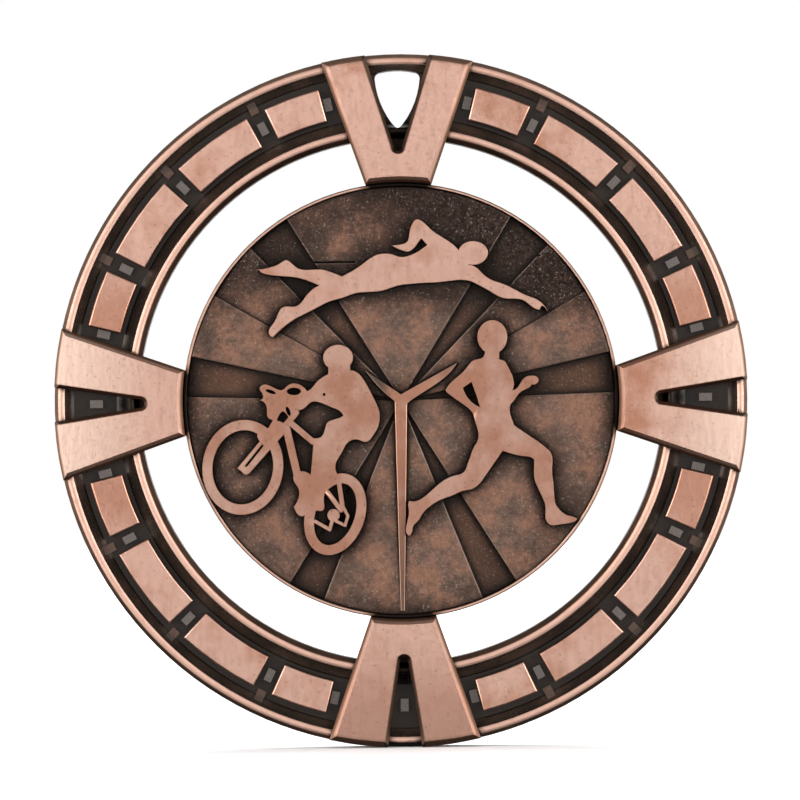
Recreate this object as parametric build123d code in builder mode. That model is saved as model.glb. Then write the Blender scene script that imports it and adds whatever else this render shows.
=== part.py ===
from build123d import *
import math
import os

# A sports finisher medal, standing upright and facing -Y, +X to the right, +Z up.
# The origin is the middle of the flat back. A height is a distance in front of the back plane.

# ---- driving dimensions, mm ----

# the three rings from the outside in
OUTER_R = 35.0            # radius over the rim
RING_W = 8.5              # width of the ring
WINDOW_W = 4.5            # width of the open crescents between the ring and the cup

# ring frame
RAIL_TOP = 3.0            # height of both rails
FLOOR_TOP = 1.5           # height of the channel floor between the rails
OUTER_RAIL_W = 1.0        # rim edge to the inside of the outer rail's crest
INNER_RAIL_W = 1.1        # ring's inner edge to the outside of the inner rail's crest
OUTER_WALL_RUN = 0.9      # how far the hollow channel walls run
INNER_WALL_RUN = 1.15
WALL_HOLLOW = 0.22        # how deep each wall is hollowed, square to its slope
RAIL_EDGE = 0.4           # width of the sloped outer edge
RAIL_EDGE_DROP = 0.6
CREST_RISE = 0.15         # how far a rail's crest is rounded
BACK_EDGE = 0.2           # small chamfer round the back

# centre cup, which holds the disc
CUP_FLOOR = 1.0
CUP_RIM_W = 0.35
CUP_RIM_TOP = 2.3
CUP_RIM_EDGE = 0.1

# webs that carry the cup from the ring, one under each strut
WEB_TOP = 1.9
WEB_INSET = 0.4           # how far a web's sides stay inside the strut's
WEB_FILLET = 0.7

# ribbon eyelet, a shield-shaped hole through the top of the ring
EYELET_WALL = 0.6         # from its top edge to the outer rail
EYELET_REACH = 0.25       # how far its tip cuts into the inner rail
EYELET_SAG = 0.35         # rise of its curved top edge
EYELET_HALF_W = 2.3
EYELET_WAIST = 1.75       # half width halfway down
EYELET_CORNER = 0.6
EYELET_TIP = 0.35

# V struts
STRUT_TOP = 4.0
STRUT_HALF_RIM = 7.95     # half width at the rim
STRUT_HALF_CUP = 3.4      # half width at the cup
STRUT_EDGE = 0.55         # chamfer round the face
NOTCH_EDGE = 0.35         # chamfer round the notch
NOTCH_TIP_HALF = 0.4
NOTCH_REACH = 0.2         # how far the notch runs in past the ring, side and bottom struts
NOTCH_RIM_HALF = 1.75     # its half width at the rim
EYELET_NOTCH_REACH = 0.9
EYELET_NOTCH_LIP = 1.0    # from the eyelet's side to the notch's, at the rim
STRUT_GAP = 0.05          # from the strut's foot to the cup

# rim tiles
TILE_TOP = 3.2
TILE_IN_GAP = 0.35        # from the channel floor's inner edge
TILE_OUT_GAP = 0.65       # from its outer edge
TILE_STRUT_GAP = 1.13     # from the side of a strut
TILE_GAP = 3.47           # angle between neighbours
TILE_LONG = 15.3          # angle of the two middle tiles, the end ones fill what is left
TILE_EDGE = 0.12
PAD_W = 0.8               # pads that link the tiles along the channel
PAD_L = 1.3
PAD_TOP = 2.3
END_PAD_GAP = 0.083       # from an end tile to the pad beside the strut
RIB_W = 0.9               # low ribs from each gap to the outer rail
RIB_TOP = 1.95

# centre disc, heights measured from its underside
DISC_GAP = 0.05           # between the disc and the cup's rim
RAY_T = 0.45              # the sunken rays
CENTRE_T = 0.95           # the facets at the middle
INLAY_T = 0.2             # metal left under the pockets that hold the figures
GROOVE_T = 0.5            # metal left under the water lines
GROOVE_W = 0.2
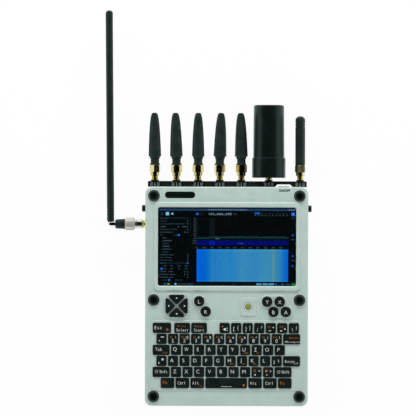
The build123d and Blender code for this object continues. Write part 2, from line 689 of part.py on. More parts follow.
def key_group(name):
    """Every key of one group, as separate solids."""
    keys = [Pos(x, y) * key(width) for group, x, y, width in key_places() if group == name]
    return Compound(children=keys) if len(keys) > 1 else keys[0]


def petal(turn):
    """One arm of the direction pad."""
    arm = extrude(Pos(0, 0, BUTTON_FOOT) * petal_outline(), COLLAR_TOP + PETAL_RISE - BUTTON_FOOT)
    arm = chamfer(arm.faces().sort_by(Axis.Z)[-1].edges(), BREAK_EDGE)
    return Pos(PAD_X, PAD_Y) * Rot(0, 0, turn) * arm


def round_button(centre):
    """A round button with a softened top edge."""
    body = rod(BUTTON_D, BUTTON_FOOT, COLLAR_TOP + BUTTON_RISE)
    return Pos(*centre) * fillet(body.edges().sort_by(Axis.Z)[-1], 2 * BREAK_EDGE)


def trackball_parts():
    """The ring in the plate, the ball, and the carrier that the ball clicks."""
    ring_low = COLLAR_TOP - BALL_RING_T
    place = Pos(BALL_X, BALL_Y)
    ring = rod(BALL_RING_D, ring_low, COLLAR_TOP) - rod(BALL_HOLE_D, ring_low, COLLAR_TOP)
    ball = Pos(0, 0, BALL_Z) * Sphere(BALL_D / 2)
    carrier = rod(CARRIER_D, BALL_Z - BALL_D / 2 - CARRIER_FLOOR, BALL_Z - CARRIER_LIP)
    carrier -= Pos(0, 0, BALL_Z) * Sphere(BALL_D / 2 + RUN_GAP)
    return place * ring, place * ball, place * carrier


def board(area, extras=()):
    """A circuit board on its standoffs, with the parts soldered to it."""
    low_x, high_x, low_y, high_y = area
    sheet = block(low_x, high_x, low_y, high_y, BOARD_Z, BOARD_Z + BOARD_T)
    for extra in extras:
        sheet += extra
    return sheet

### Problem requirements
Find the line containing "The build123d and". Reproduce it exactly, along with every line after it through the last.

### Output
The build123d and Blender code for this object continues. Write part 2, from line 689 of part.py on. More parts follow.
def key_group(name):
    """Every key of one group, as separate solids."""
    keys = [Pos(x, y) * key(width) for group, x, y, width in key_places() if group == name]
    return Compound(children=keys) if len(keys) > 1 else keys[0]


def petal(turn):
    """One arm of the direction pad."""
    arm = extrude(Pos(0, 0, BUTTON_FOOT) * petal_outline(), COLLAR_TOP + PETAL_RISE - BUTTON_FOOT)
    arm = chamfer(arm.faces().sort_by(Axis.Z)[-1].edges(), BREAK_EDGE)
    return Pos(PAD_X, PAD_Y) * Rot(0, 0, turn) * arm


def round_button(centre):
    """A round button with a softened top edge."""
    body = rod(BUTTON_D, BUTTON_FOOT, COLLAR_TOP + BUTTON_RISE)
    return Pos(*centre) * fillet(body.edges().sort_by(Axis.Z)[-1], 2 * BREAK_EDGE)


def trackball_parts():
    """The ring in the plate, the ball, and the carrier that the ball clicks."""
    ring_low = COLLAR_TOP - BALL_RING_T
    place = Pos(BALL_X, BALL_Y)
    ring = rod(BALL_RING_D, ring_low, COLLAR_TOP) - rod(BALL_HOLE_D, ring_low, COLLAR_TOP)
    ball = Pos(0, 0, BALL_Z) * Sphere(BALL_D / 2)
    carrier = rod(CARRIER_D, BALL_Z - BALL_D / 2 - CARRIER_FLOOR, BALL_Z - CARRIER_LIP)
    carrier -= Pos(0, 0, BALL_Z) * Sphere(BALL_D / 2 + RUN_GAP)
    return place * ring, place * ball, place * carrier


def board(area, extras=()):
    """A circuit board on its standoffs, with the parts soldered to it."""
    low_x, high_x, low_y, high_y = area
    sheet = block(low_x, high_x, low_y, high_y, BOARD_Z, BOARD_Z + BOARD_T)
    for extra in extras:
        sheet += extra
    return sheet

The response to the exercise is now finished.